I use one of the little antifreeze testers with the floating balls.

Probably cost $1.50 and is 20 years old.

Then I got to wonderin'?

Are these accurate enough?
Do they ever wear out?
If they do fail do the balls float or sink?

Thanks, Greg

willie59
11-03-2010, 08:56 PM
Well, I really know know the facts about those things. I do know they're not as accurate as a refractometer, which are much more expensive. But to err on the side of reliablity, I don't like to use one for too many years without replacing it. I'm like you, I don't know if the coolants tested over the years has an affect on the balls or disks from emulsified oil in coolant or minerals. I do prefer a good quality hydrometer, not the little bitty ones with the bb size balls, one little air bubble hanging onto one or the balls can affect reading. I use a good size one, but I avoid the glass ones, they're just too darn easy to break. :)

koldsteele
11-04-2010, 09:01 AM
I worked for a man 25 years ago who believed in buying a new Hydrometer every year ...His point the new tester is cheaper than the cost of wondering how accurate the one was thathad been laying in a toolbox for a year..I buy new every year ...peace of mind I guess .

alrman
11-05-2010, 08:46 PM
I worked for a man 25 years ago who believed in buying a new Hydrometer every year ...His point the new tester is cheaper than the cost of wondering how accurate the one was thathad been laying in a toolbox for a year..I buy new every year ...peace of mind I guess .

Have you ever compared an old one with a new one? - a kind of calibration test

koldsteele
11-12-2010, 12:10 PM
Have you ever compared an old one with a new one? - a kind of calibration test

Good ? ...I was too late this year just pitched last years in the dumpster .

Drifter
11-22-2010, 10:48 PM
Use test strips to back up the hydrometer reading.

Randy88
12-14-2010, 07:33 AM
A good refractometer is the only way to go for testing antifreeze, buy one and it'll last a lifetime and is the most accurate way to check antifreeze ever invented, no more guessing on the tester or if its good or not, I used to use the ball style and after hearing the court case where the persons engine froze up it ended in court and the guy won, his new ball tester floated most of the balls from an ordinary glass of water and he won the case. After that I used about five different ball style on the same samples and none were the same and threw most of them away, used a refractometer ever since. I still have a large disc one in the service truck to do spot checks on stuff in the field to give some idea as how much straight antifreeze to add to machines, in case someone put straight water in instead of mixed at some time during the summer, but only when we have to and have a hose or something break and my refractometer is at home, but we still use it before winter to double check to make sure they are safe.

RobVG
12-14-2010, 01:11 PM
Havent' used the ball type since high shcool. I've always used the Prestone tester.
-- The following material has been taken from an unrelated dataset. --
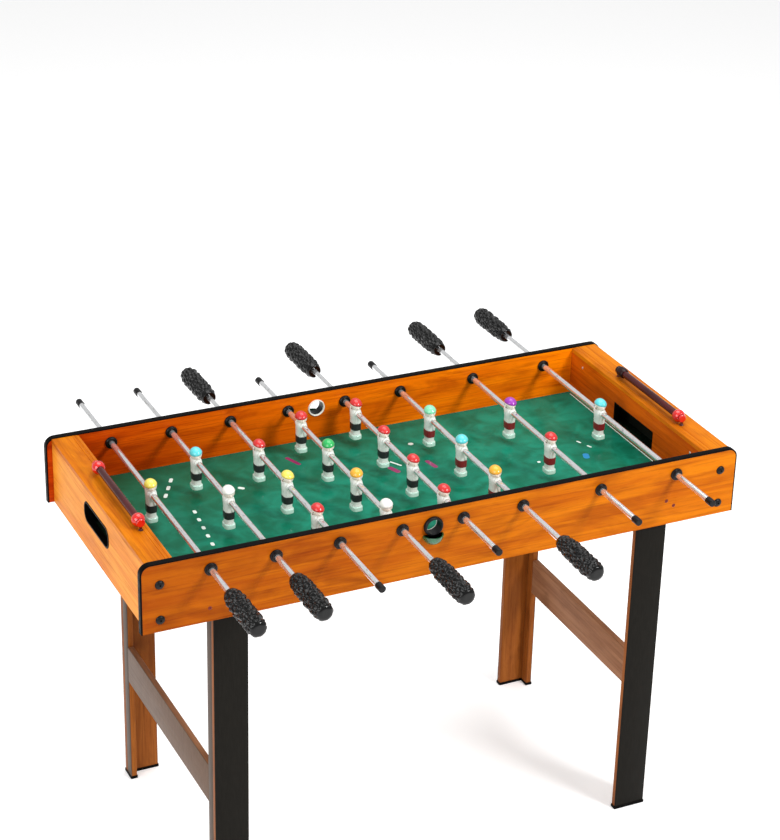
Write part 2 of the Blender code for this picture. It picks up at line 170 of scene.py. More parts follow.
softbox("key", (1.5, -2.5, 2.6), 0.9, 84)
softbox("fill", (-2.6, -1.3, 1.7), 2.2, 44)
softbox("overhead", (0.2, 0.5, 3.1), 2.6, 50)

WORLD_STRENGTH = 0.55

world = bpy.data.worlds.new("studio")
world.use_nodes = True
background = world.node_tree.nodes["Background"]
background.inputs["Color"].default_value = (1, 1, 1, 1)
background.inputs["Strength"].default_value = WORLD_STRENGTH
bpy.context.scene.world = world
bpy.context.scene.view_settings.view_transform = "Standard"

# ----------------------------------
# Side boards. Nine millimetre particle board under a printed orange wood laminate, the grain running along
# the table. They are bored for the eight rods and the serve hole.


def here_in(tree):
    """The shaded point, in the table's coordinates."""
    return add(tree, "TexCoord", {}).outputs["Object"]


def noise(tree, vector, stretch, detail, distortion=0.0):
    """Noise over a point stretched by a factor for each axis."""
    scaled = add(tree, "VectorMath", {0: vector, 1: stretch}, operation="MULTIPLY").outputs[0]
    inputs = {"Vector": scaled, "Scale": 1.0, "Detail": detail, "Distortion": distortion}
    return add(tree, "TexNoise", inputs).outputs[0]


def ramp(tree, value, low, high, start=0.0, end=1.0):
    """The value moved from low..high to start..end, and held there outside."""
    inputs = {"Value": value, 1: low, 2: high, 3: start, 4: end}
    return add(tree, "MapRange", inputs).outputs[0]


def blend_colors(tree, share, first, second):
    """first where share is 0, second where it is 1."""
    inputs = {"Factor": share, 6: first, 7: second}
    return add(tree, "Mix", inputs, data_type="RGBA").outputs[2]


def times(tree, first, second):
    """The product of two values."""
    return add(tree, "Math", {0: first, 1: second}, operation="MULTIPLY").outputs[0]


def wood_print_group():
    """The printed wood: long pale and dark streaks, short fine pores and soft brown clouds, all drawn out
    along the X of the grain vector."""
    group = bpy.data.node_groups.new("wood_print", "ShaderNodeTree")
    for way, label, kind in (
        ("INPUT", "Grain", "Vector"),
        ("INPUT", "Light", "Color"),
        ("INPUT", "Middle", "Color"),
        ("INPUT", "Dark", "Color"),
        ("INPUT", "Clouds", "Float"),
        ("OUTPUT", "Color", "Color"),
        ("OUTPUT", "Roughness", "Float"),
        ("OUTPUT", "Height", "Float"),
    ):
        group.interface.new_socket(label, in_out=way, socket_type="NodeSocket" + kind)
    given = group.nodes.new("NodeGroupInput").outputs
    puts = group.nodes.new("NodeGroupOutput").inputs
    grain = given["Grain"]
    bands = noise(group, grain, (5, 62, 62), 5, 0.7)
    streaks = noise(group, grain, (13, 420, 420), 4)
    pores = noise(group, grain, (70, 1500, 1500), 2)
    clouds = noise(group, grain, (8, 26, 26), 5, 1.4)
    base = blend_colors(group, ramp(group, bands, 0.38, 0.64), given["Light"], given["Middle"])
    streaked = blend_colors(group, ramp(group, streaks, 0.5, 0.78, 0, 0.55), base, given["Dark"])
    clouded = ramp(group, clouds, 0.5, 0.74)
    shaded = blend_colors(group, times(group, clouded, given["Clouds"]), streaked, given["Dark"])
    pored = blend_colors(group, ramp(group, pores, 0.6, 0.72, 0, 0.35), shaded, given["Dark"])
    group.links.new(pored, puts["Color"])
    group.links.new(ramp(group, streaks, 0.3, 0.7, 0.3, 0.42), puts["Roughness"])
    group.links.new(ramp(group, pores, 0.55, 0.75, 1, 0), puts["Height"])
    return group


WOOD_PRINT = wood_print_group()
PORE_DEPTH = 0.05 * MM
GRAIN_TURNS = {"X": (0, 0, 0), "Y": (0, 0, -math.pi / 2), "Z": (0, math.pi / 2, 0)}


def wood(name, light, middle, dark, along, clouds=0.5):
    """A laminate with the wood print, its grain along one axis. Returns (material, tree, shader, print)."""
    material, tree, shader = finish(name, middle, 0.36, Specular_IOR_Level=0.045)
    inputs = {"Vector": here_in(tree), "Rotation": GRAIN_TURNS[along]}
    grain = add(tree, "Mapping", inputs).outputs[0]
    wood_print = tree.nodes.new("ShaderNodeGroup")
    wood_print.node_tree = WOOD_PRINT
    tree.links.new(grain, wood_print.inputs["Grain"])
    for label, color in (("Light", light), ("Middle", middle), ("Dark", dark)):
        wood_print.inputs[label].default_value = (*color, 1)
    wood_print.inputs["Clouds"].default_value = clouds
    tree.links.new(wood_print.outputs["Color"], shader.inputs["Base Color"])
    tree.links.new(wood_print.outputs["Roughness"], shader.inputs["Roughness"])
    inputs = {"Strength": 0.25, "Distance": PORE_DEPTH, "Height": wood_print.outputs["Height"]}
    tree.links.new(add(tree, "Bump", inputs).outputs[0], shader.inputs["Normal"])
    return material, tree, shader, wood_print.outputs["Color"]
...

Recently I mixed up a 50/50 mix and it tested -35 on the nose. You do have to flick bubbles off if you fill it too quickly.

http://ecx.images-amazon.com/images/I/41WFNVRG8DL._SL500_AA300_.jpg

I check nitrite levels with a test strip. There is a difference between the antifreeze tester and the stips when checking glycol. After testing the tester I trust it more. Test stips become inacurate over time. Have to be kept tightly sealed.

If I had the money, I'd give that refractometer a try.